• _Short task_: The data must be written out once more, precisely as given.

• _Provided information_:
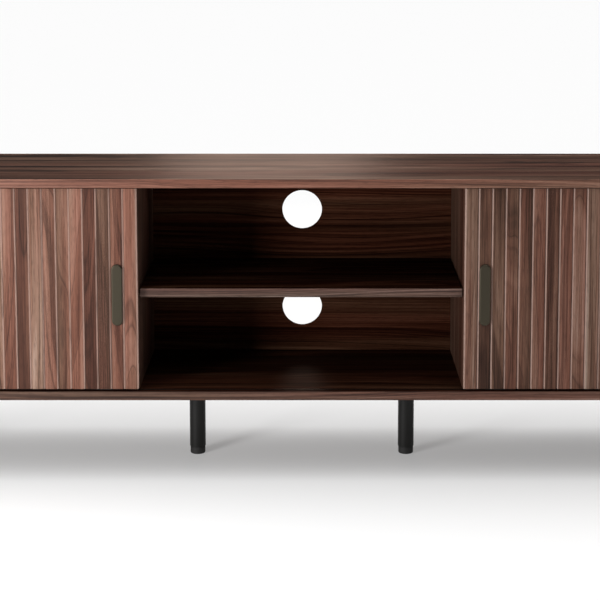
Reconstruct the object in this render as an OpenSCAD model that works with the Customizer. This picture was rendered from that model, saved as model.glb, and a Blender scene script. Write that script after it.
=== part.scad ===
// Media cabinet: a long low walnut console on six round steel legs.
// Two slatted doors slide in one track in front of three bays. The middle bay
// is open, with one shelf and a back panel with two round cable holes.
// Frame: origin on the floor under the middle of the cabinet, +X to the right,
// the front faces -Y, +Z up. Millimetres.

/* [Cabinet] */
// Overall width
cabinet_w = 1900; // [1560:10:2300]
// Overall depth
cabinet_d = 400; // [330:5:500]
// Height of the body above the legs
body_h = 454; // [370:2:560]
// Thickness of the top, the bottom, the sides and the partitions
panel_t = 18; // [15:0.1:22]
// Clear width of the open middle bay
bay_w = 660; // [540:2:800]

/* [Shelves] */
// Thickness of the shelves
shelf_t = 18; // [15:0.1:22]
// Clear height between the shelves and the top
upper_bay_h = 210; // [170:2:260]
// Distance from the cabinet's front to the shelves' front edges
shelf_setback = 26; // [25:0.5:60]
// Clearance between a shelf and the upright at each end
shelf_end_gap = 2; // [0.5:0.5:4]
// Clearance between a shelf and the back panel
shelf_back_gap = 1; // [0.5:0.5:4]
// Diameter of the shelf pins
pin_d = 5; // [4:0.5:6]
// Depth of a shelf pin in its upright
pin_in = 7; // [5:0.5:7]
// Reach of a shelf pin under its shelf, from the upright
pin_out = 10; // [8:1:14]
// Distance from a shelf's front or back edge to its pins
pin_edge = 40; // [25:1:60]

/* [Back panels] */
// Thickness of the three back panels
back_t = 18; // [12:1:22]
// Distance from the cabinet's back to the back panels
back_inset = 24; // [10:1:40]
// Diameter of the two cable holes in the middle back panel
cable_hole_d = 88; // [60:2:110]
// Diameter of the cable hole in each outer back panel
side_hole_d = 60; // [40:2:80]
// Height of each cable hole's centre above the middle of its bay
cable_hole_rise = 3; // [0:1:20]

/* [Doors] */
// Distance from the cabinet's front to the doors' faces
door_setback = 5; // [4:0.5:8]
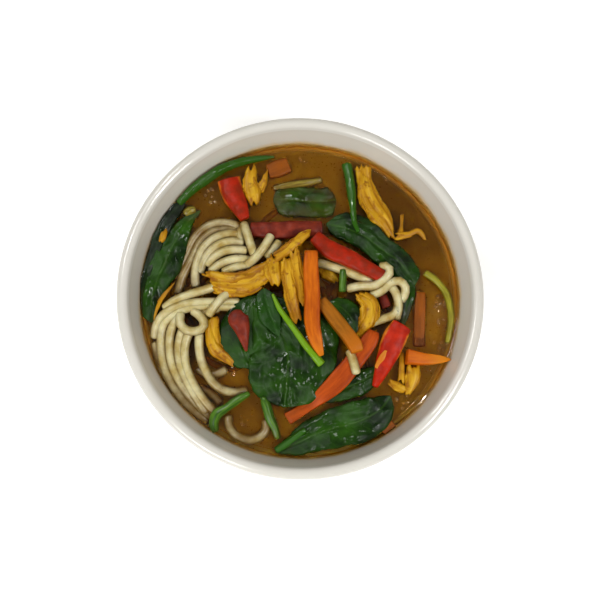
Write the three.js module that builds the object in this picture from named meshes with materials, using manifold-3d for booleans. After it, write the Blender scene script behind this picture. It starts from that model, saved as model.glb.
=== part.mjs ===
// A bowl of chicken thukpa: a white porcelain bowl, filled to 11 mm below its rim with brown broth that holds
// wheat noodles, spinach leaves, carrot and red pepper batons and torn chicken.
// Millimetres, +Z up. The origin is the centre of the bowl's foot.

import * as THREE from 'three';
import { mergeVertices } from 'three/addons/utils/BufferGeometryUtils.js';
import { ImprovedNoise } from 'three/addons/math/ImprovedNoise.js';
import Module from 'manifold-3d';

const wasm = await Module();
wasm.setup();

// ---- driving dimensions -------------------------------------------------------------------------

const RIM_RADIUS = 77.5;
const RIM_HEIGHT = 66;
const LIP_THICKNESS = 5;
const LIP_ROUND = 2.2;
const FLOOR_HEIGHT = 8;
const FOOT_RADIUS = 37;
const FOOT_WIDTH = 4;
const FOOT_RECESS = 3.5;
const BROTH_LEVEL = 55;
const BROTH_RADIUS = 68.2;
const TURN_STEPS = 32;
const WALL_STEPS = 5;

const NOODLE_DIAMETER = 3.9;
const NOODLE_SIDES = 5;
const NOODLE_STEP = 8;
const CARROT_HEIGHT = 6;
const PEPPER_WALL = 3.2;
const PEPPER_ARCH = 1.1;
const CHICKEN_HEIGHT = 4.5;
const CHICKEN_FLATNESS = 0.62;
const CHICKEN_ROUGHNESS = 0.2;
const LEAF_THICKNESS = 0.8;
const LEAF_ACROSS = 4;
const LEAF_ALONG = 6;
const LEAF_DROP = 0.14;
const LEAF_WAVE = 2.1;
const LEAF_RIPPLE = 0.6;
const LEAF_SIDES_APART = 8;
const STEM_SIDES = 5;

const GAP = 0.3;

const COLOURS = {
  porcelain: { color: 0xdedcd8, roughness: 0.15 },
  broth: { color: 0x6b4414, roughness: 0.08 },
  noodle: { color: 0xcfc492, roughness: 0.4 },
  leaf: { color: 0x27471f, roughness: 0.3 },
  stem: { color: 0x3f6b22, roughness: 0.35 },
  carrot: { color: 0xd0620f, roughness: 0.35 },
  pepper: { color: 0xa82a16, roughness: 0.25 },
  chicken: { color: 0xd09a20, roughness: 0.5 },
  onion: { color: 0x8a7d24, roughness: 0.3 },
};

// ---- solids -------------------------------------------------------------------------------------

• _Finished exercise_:
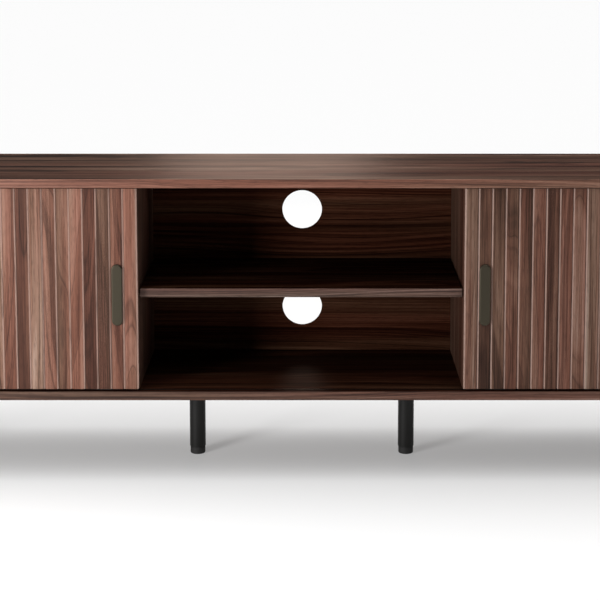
Reconstruct the object in this render as an OpenSCAD model that works with the Customizer. This picture was rendered from that model, saved as model.glb, and a Blender scene script. Write that script after it.
=== part.scad ===
// Media cabinet: a long low walnut console on six round steel legs.
// Two slatted doors slide in one track in front of three bays. The middle bay
// is open, with one shelf and a back panel with two round cable holes.
// Frame: origin on the floor under the middle of the cabinet, +X to the right,
// the front faces -Y, +Z up. Millimetres.

/* [Cabinet] */
// Overall width
cabinet_w = 1900; // [1560:10:2300]
// Overall depth
cabinet_d = 400; // [330:5:500]
// Height of the body above the legs
body_h = 454; // [370:2:560]
// Thickness of the top, the bottom, the sides and the partitions
panel_t = 18; // [15:0.1:22]
// Clear width of the open middle bay
bay_w = 660; // [540:2:800]

/* [Shelves] */
// Thickness of the shelves
shelf_t = 18; // [15:0.1:22]
// Clear height between the shelves and the top
upper_bay_h = 210; // [170:2:260]
// Distance from the cabinet's front to the shelves' front edges
shelf_setback = 26; // [25:0.5:60]
// Clearance between a shelf and the upright at each end
shelf_end_gap = 2; // [0.5:0.5:4]
// Clearance between a shelf and the back panel
shelf_back_gap = 1; // [0.5:0.5:4]
// Diameter of the shelf pins
pin_d = 5; // [4:0.5:6]
// Depth of a shelf pin in its upright
pin_in = 7; // [5:0.5:7]
// Reach of a shelf pin under its shelf, from the upright
pin_out = 10; // [8:1:14]
// Distance from a shelf's front or back edge to its pins
pin_edge = 40; // [25:1:60]

/* [Back panels] */
// Thickness of the three back panels
back_t = 18; // [12:1:22]
// Distance from the cabinet's back to the back panels
back_inset = 24; // [10:1:40]
// Diameter of the two cable holes in the middle back panel
cable_hole_d = 88; // [60:2:110]
// Diameter of the cable hole in each outer back panel
side_hole_d = 60; // [40:2:80]
// Height of each cable hole's centre above the middle of its bay
cable_hole_rise = 3; // [0:1:20]

/* [Doors] */
// Distance from the cabinet's front to the doors' faces
door_setback = 5; // [4:0.5:8]
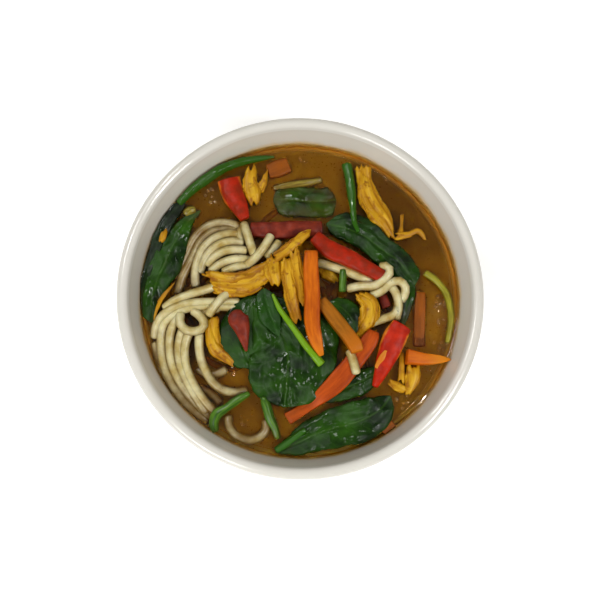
Write the three.js module that builds the object in this picture from named meshes with materials, using manifold-3d for booleans. After it, write the Blender scene script behind this picture. It starts from that model, saved as model.glb.
=== part.mjs ===
// A bowl of chicken thukpa: a white porcelain bowl, filled to 11 mm below its rim with brown broth that holds
// wheat noodles, spinach leaves, carrot and red pepper batons and torn chicken.
// Millimetres, +Z up. The origin is the centre of the bowl's foot.

import * as THREE from 'three';
import { mergeVertices } from 'three/addons/utils/BufferGeometryUtils.js';
import { ImprovedNoise } from 'three/addons/math/ImprovedNoise.js';
import Module from 'manifold-3d';

const wasm = await Module();
wasm.setup();

// ---- driving dimensions -------------------------------------------------------------------------

const RIM_RADIUS = 77.5;
const RIM_HEIGHT = 66;
const LIP_THICKNESS = 5;
const LIP_ROUND = 2.2;
const FLOOR_HEIGHT = 8;
const FOOT_RADIUS = 37;
const FOOT_WIDTH = 4;
const FOOT_RECESS = 3.5;
const BROTH_LEVEL = 55;
const BROTH_RADIUS = 68.2;
const TURN_STEPS = 32;
const WALL_STEPS = 5;

const NOODLE_DIAMETER = 3.9;
const NOODLE_SIDES = 5;
const NOODLE_STEP = 8;
const CARROT_HEIGHT = 6;
const PEPPER_WALL = 3.2;
const PEPPER_ARCH = 1.1;
const CHICKEN_HEIGHT = 4.5;
const CHICKEN_FLATNESS = 0.62;
const CHICKEN_ROUGHNESS = 0.2;
const LEAF_THICKNESS = 0.8;
const LEAF_ACROSS = 4;
const LEAF_ALONG = 6;
const LEAF_DROP = 0.14;
const LEAF_WAVE = 2.1;
const LEAF_RIPPLE = 0.6;
const LEAF_SIDES_APART = 8;
const STEM_SIDES = 5;

const GAP = 0.3;

const COLOURS = {
  porcelain: { color: 0xdedcd8, roughness: 0.15 },
  broth: { color: 0x6b4414, roughness: 0.08 },
  noodle: { color: 0xcfc492, roughness: 0.4 },
  leaf: { color: 0x27471f, roughness: 0.3 },
  stem: { color: 0x3f6b22, roughness: 0.35 },
  carrot: { color: 0xd0620f, roughness: 0.35 },
  pepper: { color: 0xa82a16, roughness: 0.25 },
  chicken: { color: 0xd09a20, roughness: 0.5 },
  onion: { color: 0x8a7d24, roughness: 0.3 },
};

// ---- solids -------------------------------------------------------------------------------------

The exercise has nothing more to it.